## begin Data lines
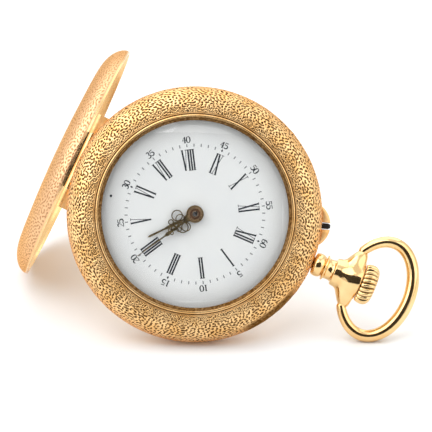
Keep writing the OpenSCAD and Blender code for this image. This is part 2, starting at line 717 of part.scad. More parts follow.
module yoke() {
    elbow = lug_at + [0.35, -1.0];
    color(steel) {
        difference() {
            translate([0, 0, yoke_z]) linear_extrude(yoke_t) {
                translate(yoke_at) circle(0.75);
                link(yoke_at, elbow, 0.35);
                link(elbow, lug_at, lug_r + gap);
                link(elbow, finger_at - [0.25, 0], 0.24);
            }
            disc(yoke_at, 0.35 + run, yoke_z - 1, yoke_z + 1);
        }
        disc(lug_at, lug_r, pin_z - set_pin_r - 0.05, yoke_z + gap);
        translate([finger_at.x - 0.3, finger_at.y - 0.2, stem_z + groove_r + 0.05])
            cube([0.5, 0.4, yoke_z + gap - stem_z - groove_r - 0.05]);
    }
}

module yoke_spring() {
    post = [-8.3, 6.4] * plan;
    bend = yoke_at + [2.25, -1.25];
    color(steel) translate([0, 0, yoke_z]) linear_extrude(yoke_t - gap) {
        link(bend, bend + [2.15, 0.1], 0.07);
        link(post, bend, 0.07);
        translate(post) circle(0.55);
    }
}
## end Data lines
- Do this
Restate every line of the data word for word.

- Completed exercise
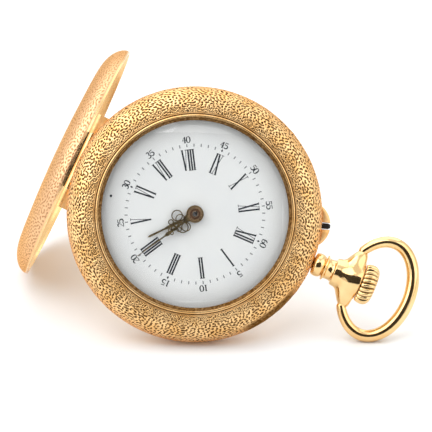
Keep writing the OpenSCAD and Blender code for this image. This is part 2, starting at line 717 of part.scad. More parts follow.
module yoke() {
    elbow = lug_at + [0.35, -1.0];
    color(steel) {
        difference() {
            translate([0, 0, yoke_z]) linear_extrude(yoke_t) {
                translate(yoke_at) circle(0.75);
                link(yoke_at, elbow, 0.35);
                link(elbow, lug_at, lug_r + gap);
                link(elbow, finger_at - [0.25, 0], 0.24);
            }
            disc(yoke_at, 0.35 + run, yoke_z - 1, yoke_z + 1);
        }
        disc(lug_at, lug_r, pin_z - set_pin_r - 0.05, yoke_z + gap);
        translate([finger_at.x - 0.3, finger_at.y - 0.2, stem_z + groove_r + 0.05])
            cube([0.5, 0.4, yoke_z + gap - stem_z - groove_r - 0.05]);
    }
}

module yoke_spring() {
    post = [-8.3, 6.4] * plan;
    bend = yoke_at + [2.25, -1.25];
    color(steel) translate([0, 0, yoke_z]) linear_extrude(yoke_t - gap) {
        link(bend, bend + [2.15, 0.1], 0.07);
        link(post, bend, 0.07);
        translate(post) circle(0.55);
    }
}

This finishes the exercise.